Die Idee, eine Frau mit dem Straßennamen zu ehren, setzte sich nicht durch. Theo Baumstark (CDU), dem Vorsitzenden des Ortsbeirats Nord-Ost, widerstrebt es auch jetzt wieder, Straßen nach Frauen zu benennen. „Ich würde auch für Männer plädieren, alles mit Maß und Ziel“, sagt er. Straßennamen zu vergeben, obliegt den Ortsbeiräten – eine Aufgabe, die nicht sehr oft wahrzunehmen ist. Die Vertreterinnen der Stadtverwaltung bestätigen, dass es nicht ihre Aufgabe sei, Einfluss auf deren Entscheidung zu nehmen.

Leitlinien für Straßenbenennungen

An der Befugnis des Ortsbeirats möchte Imholz nicht rütteln. „Es ist schön, wenn in den Ortsbeiräten die große Politik außen vor ist“, erklärte er. Dem Gremium zwangsweise Frauennamen vorzuschreiben, wenn mal eine Straße oder ein Platz neu zu benennen ist, möchte Imholz nicht. Das Vorrecht der Namensgebung werde „im Rathaus niemand anfassen“. Eine Alternative wäre, dass sich die Beiräte „auf Leitlinien verständigen“, wie bei Straßenbenennungen vorzugehen sei, schlägt der Dezernent vor.

Stadtarchiv überprüft Namen nach NS-Kontexten

Nur bei Personen, die sich im Nationalsozialismus schuldig gemacht haben, zieht die Stadt die Reißleine. Das Stadtarchiv hat den Auftrag, die vorhandenen Straßennamen nach NS-Kontexten zu überprüfen. Zum Jahresende wird mit Ergebnissen gerechnet. Imholz sieht darüber hinausgehende Namensänderungen kritisch. „Man kann Geschichte nicht einfach löschen“, sagte er.

Kritische Auseinandersetzung mit Geschichte

Er plädiert für eine kritische Auseinandersetzung mit Geschichte, nicht aber für ihr Verschwinden im Straßenbild, auch, um der voranschreitenden Spaltung der Gesellschaft nicht Vorschub zu leisten.
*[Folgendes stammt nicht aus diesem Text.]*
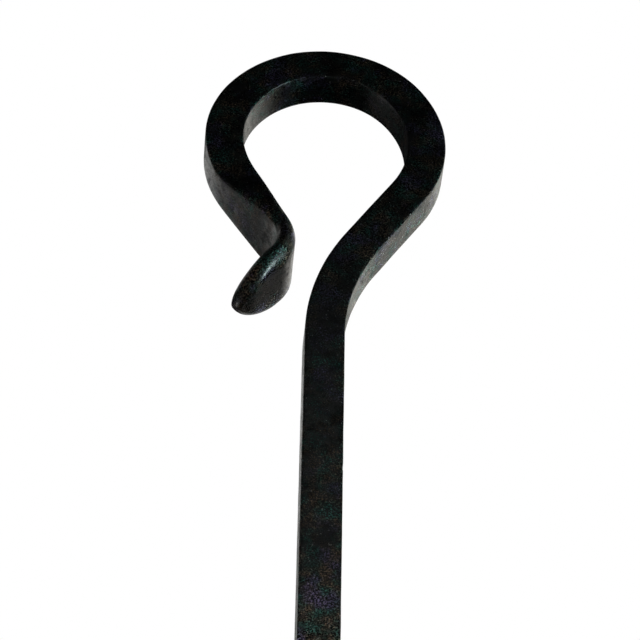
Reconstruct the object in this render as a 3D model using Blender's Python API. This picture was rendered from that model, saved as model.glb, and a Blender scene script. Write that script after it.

Einige Personen aus dem Publikum sprechen sich für mehr Mut aus. Dort, wo sich Lücken auftun, sollten sie mit einem Frauennamen gefüllt werden, sagt die SPD-Stadtverordnete Susanne Hoffmann-Fessner. Die Benennung der Sophie-Bickel-Straße gilt als Positivbeispiel. Das sei aber auch nur so einfach gewesen, weil die nach der Wiesbadener Sozialarbeiterin aus dem 19. Jahrhundert benannte Gasse ist nur ein Durchgang ohne Wohnadressen. Straßen mit Anwohner:innen umzutaufen, ist laut Stadtverwaltung schwierig, weil die Leute ihre Anschriften und die Verwaltung die Grundbücher und Stadtkarten ändern müssten.